Folding blades are not as practical for heavy-duty tasks that you might face on your biking trails. The comfort of a well-made, fixed blade knife will make all the difference for you when you need to bring them out.
The best part is that you can find fixed blade knives that conform to local laws too. Look for the ones in your style and add them to your everyday carry toolbox.
Know the laws
That a knife looks great for you does not mean that you should have it.
If you travel a lot, it is best to look at the laws in the states and cities that you are going into so that you don’t get on the wrong side of the law. For example, the knife laws within New York City are modified from the general New York knife laws.
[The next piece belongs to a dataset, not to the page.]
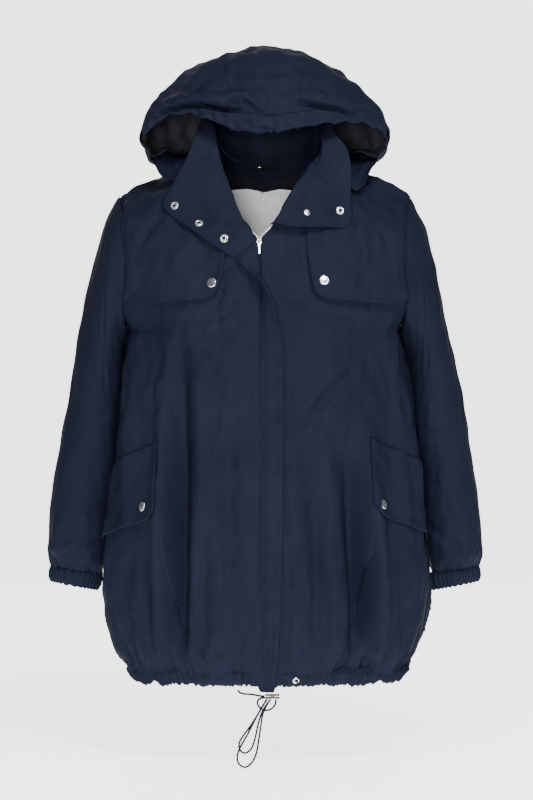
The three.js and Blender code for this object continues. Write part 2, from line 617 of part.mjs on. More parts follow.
const HOOD_ROWS = [0, 0.5, 1, 2, 3, 4, 5, 6, 7, 8, CASING_ROW - 0.05];
const SEAM_HALF = 0.001;
const SIDE_PLACES = spread(6, 0.02, HOOD_SEAM).slice(0, -1);
const CENTRE_PLACES = spread(2, HOOD_SEAM, 1).slice(1);
const BRIM_PLACES = [...SIDE_PLACES, HOOD_SEAM, ...CENTRE_PLACES];
const hoodSide = (side) => patch(hood(side), HOOD_ROWS, [...SIDE_PLACES, HOOD_SEAM - SEAM_HALF]);
const hoodCentre = (side) => patch(hood(side), HOOD_ROWS, [HOOD_SEAM + SEAM_HALF, ...CENTRE_PLACES]);
const hoodBrim = (side) => patch(hood(side), [CASING_ROW, BRIM_ROW], BRIM_PLACES);
const hoodLining = (side) =>
  patch(hood(side), HOOD_ROWS.slice(2, -1), BRIM_PLACES.slice(1));

// ---- What lies on the fronts -------------------------------------------------
// A storm flap's distance from the front under it, which grows towards its free lower edge.
const STORM_GAPE_ROWS = 1.2;
const stormLift = (v) => FLAP_LIFT + FLAP_GAPE * Math.max(0, 1 - (v - STORM_BOTTOM) / STORM_GAPE_ROWS);

function stormFlap(side) {
  const rows = [STORM_BOTTOM, 10.7, 11, 12, 13, 14, 15, 16, 17, 17.9];
  const surface = body(FRONT, side);
  return rows.map((v) => {
    const front = across(FRONT, v, alongTable(STORM[side], 'v', v, 'x'));
    return spread(7, front, STORM_SIDE).map((u) => {
      const { point, normal } = surface(u, v);
      return { point: point.addScaledVector(normal, stormLift(v)), normal };
    });
  });
}

function pocketFlap(side) {
  const { x, top, front, corner, side_top, side_low } = POCKET[side];
  const surface = body(FRONT, side);
  const lower = table('c z', [[0, front], [0.07, corner], [1, side_low]]);
  const columns = [0, 0.07, 0.25, 0.5, 0.75, 1];
  return spread(5, 0, 1).map((r) => columns.map((c) => {
    const z = mix(mix(top, side_top, c), alongTable(lower, 'c', c, 'z'), r);
    const v = sectionAt(FRONT, 0.8, z, 0, UNDERARM);
    const u = mix(across(FRONT, v, x), POCKET_SIDE, c);
    const { point, normal } = surface(u, v);
    return { point: point.addScaledVector(normal, FLAP_LIFT), normal };
  }));
}

// A point off the fronts' surface at a distance x from the origin's plane and a height z.
function onFronts(x, z, lift) {
  const low = sectionAt(FRONT, 0.3, z);
  const side = x < column(FRONT.rows, 'sway', low) ? RIGHT : LEFT;
  const offset = side * (x - column(FRONT.rows, 'sway', low));
  let v = low;
  for (let i = 0; i < 4; i++) v = sectionAt(FRONT, across(FRONT, v, offset), z);
  const { point, normal } = body(FRONT, side)(across(FRONT, v, offset), v);
  return { point: point.addScaledVector(normal, lift), normal };
}

function placket() {
  const flatTop = PLACKET_FLAT[PLACKET_FLAT.length - 1].z;
  const heights = [...spread(9, BODY[0].z, -600), ...spread(7, -560, flatTop)];
  const flat = heights.map((z) => {
    const [stitched, free] = ['stitched', 'free'].map((name) => alongTable(PLACKET_FLAT, 'z', z, name));
    return spread(3, stitched, free).map((x) => onFronts(x, z, FLAP_LIFT));
  });
  const end = spread(3, PLACKET_END.stitched, PLACKET_END.free).map((x, i) => {
    const { point, normal } = flat[0][i];
    return { point: new THREE.Vector3(x, point.y, point.z - PLACKET_END.drop), normal };
  });
  const turnPoint = (place, t) =>
    vectorAt(PLACKET_TURN, 'in', place).lerp(vectorAt(PLACKET_TURN, 'out', place), t);
  const last = PLACKET_TURN.length - 1;
  const turned = spread(8, 0, last).map((place) => spread(3, 0, 1).map((t) => ({
    point: turnPoint(place, t),
    normal: normalOf((t1, p1) => turnPoint(p1, t1), t, place, [0, 1], [0, last], 1),
  })));
  return [end, ...flat, ...turned];
}

// A strip along the zip, between two distances from its line, under the fronts' edges.
function zipStrip(from, to, top, depth) {
  return spread(14, BODY[0].z + 4, top).map((z) => {
    const zip = lookUp(ZIP, 'z', z, 'x');
    return [from, to].map((x) => onFronts(zip + x, z, depth));
  });
}

// ---- Inside the neck ---------------------------------------------------------
const TAPE_WIDTH = 15;
function neckTape() {
  const places = spread(12, -1, 1);
  const top = topOf(BACK);
  const edge = (n) => bodyPoint(BACK, n < 0 ? RIGHT : LEFT, 0, mix(top - 3, top - 1, Math.abs(n)));
  const inward = new THREE.Vector3(0, -0.87, -0.5);
  return spread(1, 0, 1).map((r) => places.map((n) => {
    const point = edge(n).addScaledVector(inward, CLOTH + 2);
    point.y += r * TAPE_WIDTH * 0.5;
    point.z -= 1 + r * TAPE_WIDTH * 0.87;
    return { point, normal: inward };
  }));
}

const LINING_ROWS = [9.5, 10, 10.5, 11, 12, 13, 14, 15, 15.45];
function backLining(side) {
  return patch(body(BACK, side), LINING_ROWS, spread(6, 0, 1).slice(0, -1));
}

// ---- Hard pieces and cords ---------------------------------------------------
function tidy(geometry) {
  geometry.deleteAttribute('normal');
  geometry.deleteAttribute('uv');
  return mergeVertices(geometry, 1e-4);
}

function tube(points, radius, steps, sides = 8) {
  const angles = spread(sides, 0, 2 * Math.PI).slice(0, -1);
  const ring = angles.map((a) => new THREE.Vector2(radius * Math.cos(a), radius * Math.sin(a)));
  const shape = new THREE.Shape(ring);
  const stops = points.map((p) => new THREE.Vector3(...p));
  const path = new THREE.CatmullRomCurve3(stops, false, 'centripetal');
  return tidy(new THREE.ExtrudeGeometry(shape, { steps, extrudePath: path, bevelEnabled: false }));
}

function turned(profile, segments) {
  const points = profile.map(([r, h]) => new THREE.Vector2(r, h));
  return tidy(new THREE.LatheGeometry(points, segments).rotateX(Math.PI / 2));
}

// Half sections of the turned pieces: radius, height.
const CAP_SECTION = [[0, 0], [CAP_RADIUS, 0], [CAP_RADIUS, 0.7], [CAP_RADIUS - 1.2, 1.8], [0, 2.3]];
const STUD_SECTION = [[0, 0], [4.6, 0], [4.6, 0.8], [2.4, 1.1], [2.4, 3], [0, 3]];
const SIDES = 14;
const ringShape = ({ outer, inner, height }) =>
  turned([[inner, 0], [outer, 0], [outer - 0.9, height], [inner, height], [inner, 0]], SIDES);

function bar({ width, depth, height, corner }) {
  const [w, h] = [width / 2, height / 2];
  const shape = new THREE.Shape();
  shape.moveTo(-w + corner, -h);
  shape.lineTo(w - corner, -h).quadraticCurveTo(w, -h, w, -h + corner);
  shape.lineTo(w, h - corner).quadraticCurveTo(w, h, w - corner, h);
  shape.lineTo(-w + corner, h).quadraticCurveTo(-w, h, -w, h - corner);
  shape.lineTo(-w, -h + corner).quadraticCurveTo(-w, -h, -w + corner, -h);
  const solid = new THREE.ExtrudeGeometry(shape, { depth, bevelEnabled: false, curveSegments: 4 });
  return tidy(solid.rotateX(Math.PI / 2).translate(0, depth / 2, 0));
}

// ---- The parka ---------------------------------------------------------------
const parka = new THREE.Group();
const finish = (color, roughness, metalness = 0) =>
  new THREE.MeshStandardMaterial({ color, roughness, metalness });
const NAVY = finish(0x1b2136, 0.7);
const CHARCOAL = finish(0x26262a, 0.8);
const JERSEY = finish(0xb9babd, 0.95);
const TAPE = finish(0x101114, 0.85);
const METAL = finish(0xc4c6c8, 0.3, 1);
const CORD = finish(0x171a26, 0.8);

function add(name, geometry, material) {
  const mesh = new THREE.Mesh(geometry, material);
  mesh.name = name;
  parka.add(mesh);
  return mesh;
}

// Turns a piece made along +Z to face the way given, and puts it in its place.
function place(mesh, point, facing) {
  mesh.position.copy(point);
  mesh.quaternion.setFromUnitVectors(new THREE.Vector3(0, 0, 1), facing.clone().normalize());
}

for (const [name, side] of [['right', RIGHT], ['left', LEFT]]) {
  add(`front_${name}_centre`, wall([panel(FRONT, side, (v) => zipEdge(side, v), princess, 6)]), NAVY);
  add(`front_${name}_side`, wall([panel(FRONT, side, princess, () => 1, 4)]), NAVY);
  add(`hem_channel_${name}`, wall([channel(FRONT, side, zipEdge(side, 0.5))]), NAVY);
  const { upper, lower } = sleeve(side);
  add(`sleeve_${name}_upper`, wall([upper]), NAVY);
  add(`sleeve_${name}_lower`, wall([lower]), NAVY);
  add(`cuff_${name}`, wall([cuff(side)]), NAVY);
  add(`storm_flap_${name}`, wall([stormFlap(side)], FLAP_WALL, 0), NAVY);
  add(`pocket_flap_${name}`, wall([pocketFlap(side)], FLAP_WALL, 0), NAVY);
  add(`hood_side_${name}`, wall([hoodSide(side)]), NAVY);
  const [from, to] = side === RIGHT ? [-TAPE_HALF, -CHAIN_HALF - GAP] : [CHAIN_HALF + GAP, TAPE_HALF];
  add(`zip_tape_${name}`, wall([zipStrip(from, to, CHAIN_TOP_Z, -UNDER_CLOTH)], 0, TAPE_WALL), TAPE);
}
const both = (make) => [RIGHT, LEFT].map(make);
add('back', wall(both((side) => patch(body(BACK, side), bodyRows(BACK), spread(6, 0, 1)))), NAVY);
add('hem_channel_back', wall(both((side) => channel(BACK, side, 0))), NAVY);
add('hood_centre', wall(both(hoodCentre)), NAVY);
add('hood_brim', wall(both(hoodBrim)), NAVY);
add('hood_lining', wall(both(hoodLining), -UNDER_CLOTH, UNDER_CLOTH + LINING_WALL), CHARCOAL);
add('collar', wall([collar()]), NAVY);
add('placket', wall([placket()], PLACKET_WALL, 0), NAVY);
const chain = zipStrip(-CHAIN_HALF, CHAIN_HALF, CHAIN_TOP_Z, -CLOTH);
add('zip_chain', wall([chain], 0, CHAIN_HEIGHT), METAL);
add('neck_tape', wall([neckTape()], TAPE_WALL, 0), TAPE);
add('back_lining', wall(both(backLining), -UNDER_CLOTH, UNDER_CLOTH + LINING_WALL), JERSEY);

for (const { name, row, t, lift } of [...SOCKETS, STUD]) {
  const { point, normal } = collarSurface(row, t);
  const shape = name === STUD.name ? turned(STUD_SECTION, SIDES) : ringShape(SOCKET_RING);
  place(add(name, shape, METAL), point.addScaledVector(normal, lift), normal);
}
for (const { name, side, x, z } of CAPS) {
  const under = z > UNDERARM_Z ? stormLift(sectionAt(FRONT, 0.4, z)) : FLAP_LIFT;
  const { point, normal } = onFronts(side * x, z, under + FLAP_WALL + SNAP_LIFT);
  place(add(name, turned(CAP_SECTION, SIDES), METAL), point, normal);
}
for (const { name, side, x, z, lift } of EYELETS) {
  const { point, normal } = onFronts(side * x, z, lift);
  place(add(name, ringShape(EYELET_RING), METAL), point, normal);
}

const zipTop = onFronts(lookUp(ZIP, 'z', SLIDER_Z, 'x'), SLIDER_Z, 0).point;
for (const [name, size] of [['zip_slider', SLIDER], ['zip_pull', PULL]]) {
  const { x, y, z } = zipTop;
  add(name, bar(size), METAL).position.set(x, y - size.forward, z - size.down);
}
add('hem_cord_lead', tube(CORD_LEAD, CORD_RADIUS, 8), CORD);
add('hem_cord_long', tube(LONG_LOOP, CORD_RADIUS, 36), CORD);
add('hem_cord_short', tube(SHORT_LOOP, CORD_RADIUS, 26), CORD);
add('hem_cord_ring', tube(RING_LOOP, CORD_RADIUS, 14), CORD);
add('cord_stop', bar(STOP), METAL).position.set(STOP.x, STOP.y, STOP.z);
add('hanger_loop', tube(HANGER, LOOP_RADIUS, 24), TAPE);
const { x, y, z } = HANGER_RING;
add('hanger_ring', ringShape(HANGER_RING), METAL).position.set(x, y, z);
add('hood_cord', tube(HOOD_CORD, LOOP_RADIUS, 8), CORD);

export default parka;
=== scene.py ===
import math

import bmesh
import bpy
import numpy as np
from mathutils import Matrix, Vector


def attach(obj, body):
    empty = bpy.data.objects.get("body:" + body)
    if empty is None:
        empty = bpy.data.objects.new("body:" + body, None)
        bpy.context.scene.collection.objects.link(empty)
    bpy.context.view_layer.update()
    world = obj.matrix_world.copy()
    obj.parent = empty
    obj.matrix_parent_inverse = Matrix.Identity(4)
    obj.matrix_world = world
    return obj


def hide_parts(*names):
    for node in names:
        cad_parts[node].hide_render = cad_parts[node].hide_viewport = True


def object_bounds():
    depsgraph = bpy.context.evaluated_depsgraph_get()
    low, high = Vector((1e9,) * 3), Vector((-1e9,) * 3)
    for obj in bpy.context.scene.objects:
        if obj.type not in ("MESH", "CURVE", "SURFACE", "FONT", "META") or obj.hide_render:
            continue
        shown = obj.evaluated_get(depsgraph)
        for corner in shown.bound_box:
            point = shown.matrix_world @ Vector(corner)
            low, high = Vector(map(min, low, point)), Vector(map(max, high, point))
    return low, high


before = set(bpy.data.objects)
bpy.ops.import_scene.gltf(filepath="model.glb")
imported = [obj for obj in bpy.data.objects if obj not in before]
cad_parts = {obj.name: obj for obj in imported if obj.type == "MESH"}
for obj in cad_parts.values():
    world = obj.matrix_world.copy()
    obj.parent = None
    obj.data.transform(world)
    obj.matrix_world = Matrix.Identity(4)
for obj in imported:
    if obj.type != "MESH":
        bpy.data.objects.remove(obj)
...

When going south and for most of Central America, the knife laws are a little bit relaxed. Still, always check to be sure that you are not trying to earn yourself a trip to the station.
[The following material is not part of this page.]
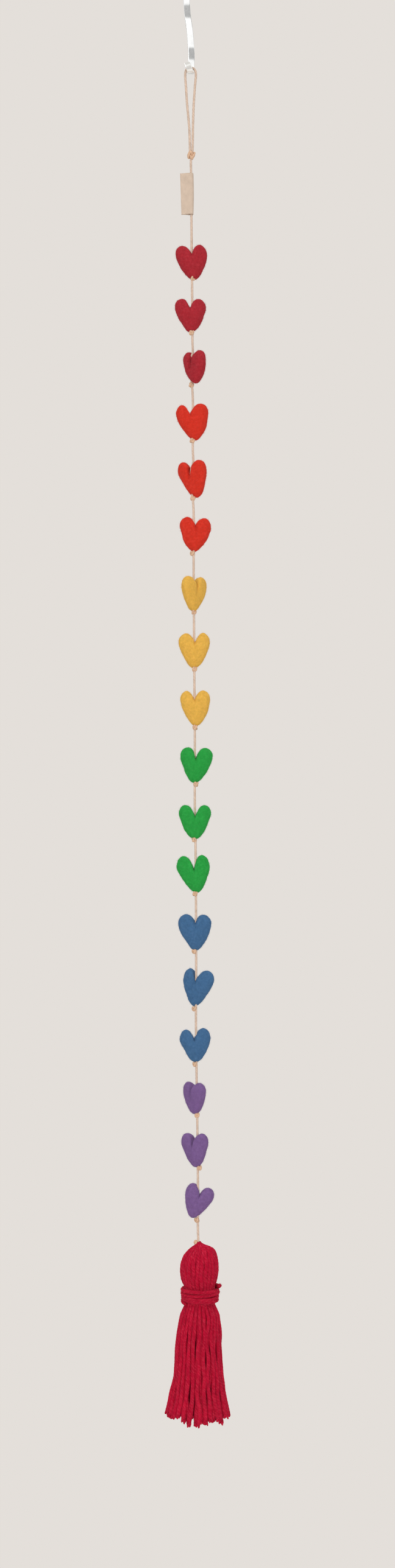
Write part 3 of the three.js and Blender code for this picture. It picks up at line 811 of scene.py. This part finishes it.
def hook_line():
    """The strip's middle seen from the side, as back and up, and how far it is down the front leg."""
    half = SEAT_SPAN / 2 + STRIP_THICK / 2
    top = STRIP_THICK / 2
    bend = np.linspace(0, np.pi / 2, 12)
    points = [(half, -down) for down in np.linspace(LIP_DROP, BEND_RADIUS, 12)]
    for middle, start in ((half - BEND_RADIUS, 0), (BEND_RADIUS - half, np.pi / 2)):
        for a in bend + start:
            points.append((middle + BEND_RADIUS * math.cos(a), top - BEND_RADIUS + BEND_RADIUS * math.sin(a)))
    foot = HOOK_DROP - STRIP_THICK / 2 - J_RADIUS
    points += [(-half, -down) for down in np.linspace(3, foot - 0.5, 150)]
    for a in np.linspace(0, np.pi, 26):
        points.append((-half - J_RADIUS + J_RADIUS * math.cos(a), -foot - J_RADIUS * math.sin(a)))
    tip = np.array([-half - 2 * J_RADIUS - J_TIP_FLARE, -HOOK_DROP + J_TIP_RISE])
    last = np.array(points[-1])
    points += [last + (tip - last) * share for share in (0.35, 0.7, 1)]
    return np.array(points)


def strip_section():
    """A strip's section with rounded edges, as across and out."""
    corners = []
    flat = STRIP_WIDTH / 2 - STRIP_EDGE
    for sx, sy, start in ((1, 1, 0), (-1, 1, 90), (-1, -1, 180), (1, -1, 270)):
        held = (sx * (flat - STRIP_HOLD), sy * STRIP_THICK / 2)
        if sx != sy:
            corners.append(held)
        for a in np.radians([start, start + 30, start + 60, start + 90]):
            corners.append((
                sx * flat + STRIP_EDGE * math.cos(a),
                sy * (STRIP_THICK / 2 - STRIP_EDGE) + STRIP_EDGE * math.sin(a),
            ))
        if sx == sy:
            corners.append(held)
    return np.array(corners)


def make_hook():
    line = hook_line()
    section = strip_section()
    along = unit(np.gradient(line, axis=0))
    out = np.stack([along[:, 1], -along[:, 0]], axis=1)
    leg = (line[:, 0] < -SEAT_SPAN / 2) & (line[:, 1] < -10)
    down = -line[:, 1]
    fine_down = np.linspace(0, HOOK_DROP, 600)
    slope = np.tan(np.radians(np.interp(fine_down, LEG_TILT[:, 0], LEG_TILT[:, 1])))
    bow = np.interp(down, fine_down, np.cumsum(slope) * fine_down[1])
    height, size = LEG_RIPPLE
    ripple = (bow + height * waves(down[:, None], size, 3)) * leg
    stray_down = np.linspace(0, HOOK_DROP, 300)
    stray = np.interp(stray_down, LEG_STRAY[:, 0], LEG_STRAY[:, 1])
    kernel = np.hanning(2 * STRAY_SOFTENING + 1)
    stray = np.convolve(np.pad(stray, STRAY_SOFTENING, mode="edge"), kernel / kernel.sum(), mode="valid")
    x = np.tile(section[:, 0], (len(line), 1))
    y, z = np.moveaxis(line[:, None] + out[:, None] * (section[:, 1:] + ripple[:, None, None]), -1, 0)
    aside = np.interp(-z, stray_down, stray) * (y < 0)
    front = y < CORD_Y_AT_HOOK
    turn = J_TIP_LEAN * np.clip((CORD_Y_AT_HOOK - y) / J_RADIUS, 0, 1)
    lean_x = x * np.cos(turn) - (z + HOOK_DROP) * np.sin(turn)
    lean_z = z + J_TIP_SLOPE * x * np.sin(turn)
    rings = np.stack([np.where(front, lean_x, x + aside), y, np.where(front, lean_z, z)], axis=-1)
    body = Body()
    body.add(np.vstack([*rings, *rings[[0, -1]].mean(axis=1)]), tube_faces(*rings.shape[:2]))
    hook = body.piece("hook_strip", [polished("polished_strip", METAL_COLOUR)])
    hook.data.shade_smooth()
    hook.data.set_sharp_from_angle(angle=math.radians(40))
    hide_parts("hook")


# The tag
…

Don’t overpay for anything
Good knives don’t come cheap but unless you are a collector, I don’t see why you have to pay a couple hundred dollars for a knife.
Some of the most practical knives that you would get from good brands like Esee, Kershaw, and CRKT won’t cost you up to $200 and they will last for years. You can even get some very well-made sub-$100 knives from these brands too, and they won’t give up on you anytime soon either.
If you are concerned about aesthetics as much as functionality, you are equally in luck. Good brands know how to make a good first impression, and I’m sure you’ll find something you love out there.
Once you’ve got those down, I found a nice video where this guy was showing off some fine biker knives. You can watch it below:
Should You Carry A Knife When Riding A Motorcycle?
After reading everything here, the choice is yours.
Carrying a knife (safely and within the legal confines of the law) is something that I believe everyone should do. At the end of the day, it falls to personal choices to determine whether you want to do it or not.
So, your choice stays supreme here – and don’t let anyone bully you into it if you’re not convinced you need the extra gear. I would only rather that you had the knife handy for any day you would need it than to need one and not have it.